Nov 27, 2007 18:21
Представьте себе грязь и черное дно ноябрьского вечера, когда стынут руки, когда хочется есть и каждый в переполненой маршрутке возвращается домой, выебаный своим работодателем, с одной только целью -нажраться борща с чесноком, бахнуть 250 грамм водки(два по сто и последний на пятьдесят) и смотреть камедиклаб, и автоматически ржать, пока внутренний таймер не завалит тебя под одеяло до начала следующего дня.
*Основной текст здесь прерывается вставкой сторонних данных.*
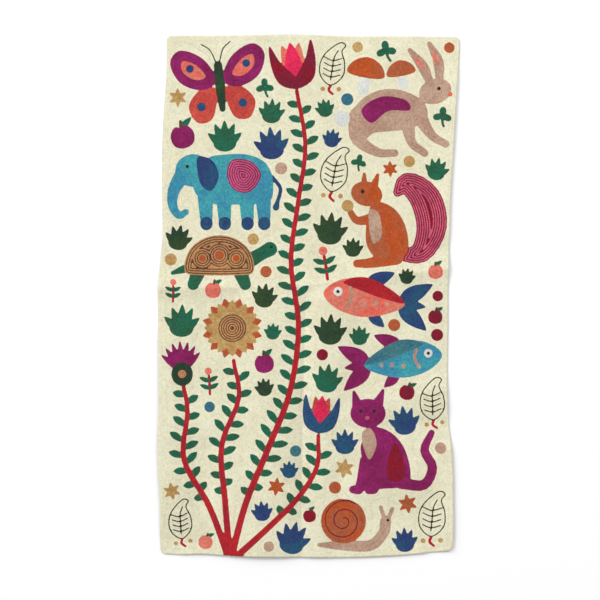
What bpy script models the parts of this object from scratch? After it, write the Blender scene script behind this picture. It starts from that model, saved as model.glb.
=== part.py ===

Но борщ и теплая баба под одеялом все еще на некоторой дистанции, когда ты едешь домой в маршрутке во тьме ноябрьского вечера. В этот момент все одинаково далеки от того что можно считать счастьем. Конечно только в сравнении с этим текущим моментом. Все равны и все далеки, и потому близки друг другу во временно продленном несчастьи. Что объединяет нас сейчас? Перепачканных глиной, солидолом, краской для принтера, калом босса и другими признаками нормально отлаженого рабочего процесса? (Конечно кроме желания пожрать и бухануть, кроме того что все мы - рабочие скоты и, по идее, носители одной галиматьи в головах, типа пролетарской революции.) Много ответов, много ошибок и много попаданий. И тоже самое насчет наших отличий - ведь кроме понятия класс, есть еще понятие индивидум, которое поддерживает идею того, что каждый из нас - по своему конченый шизик, со своими рефлексами, фобиями и галюцинациями.
И вот вам мое отличие: я стою в маршрутке, среди собратьев по бытовухе и вместо того чтобы нормально бычить и толкаться, я рыдаю, как настоящий дибил. И это не моя литературная выдумка для красного словца здесь. И не завязка долгой лирической размазни о брошеных парнях. Я слушаю аудиокнигу "Записки юного врача", Булгакова. И как раз на середине между остановками, когда через мою голову передают рубль с мелочью, когда кто-то подомной допивает вторую бутылку черниговского, за последние 7 минут езды, я в это время вижу молодого врача нерешительно перепиливающего белую кость ноги красивой деревенской, девушки, попавшей в молотилку для льна. И фельдшер шепчет мне на ухо "Не будет жить", и я сам уже , пережимая опустошенную артерию пинцетом, молю её умереть в палате, а не на столе, и в полуобмороке довязываю последний бинт первой в жизни ампутациии. Она не умирает на столе, и в палате тоже. И два месяца спустя она тоже жива, и дарит мне вышитое полотенце с петухом цвета своей собственной крови.
Вы скажете что это сентиментальность, рыдать в публичных местах от звука издаваемого наушниками. Но я не спорю с этим. Я такой-же непредсказуемый псих как и вы, и кто знает, от чего будете плакать вы в следующий момент - от скрипа пенопласта по стеклу или от иллюзии что вы лишились чего-то важного, потеряв свой кошелек.
Офигевший вываливаюсь из дверей передвижного стойла. В голове лохмотья человечины, перед глазами фары и светофоры ноябрьской тьмы.
Что? Как? Зачем?
Когда в голове разводится бардак,и появляется много вопросов, лучше всего пойти домой, нажраться борща с чесноком, бахнуть 250 грамм водки(два по сто и последний на пятьдесят) и описывать свои галлюцинации другим пациентам, пока внутренний таймер не завалит под одеяло до начала следующего дня.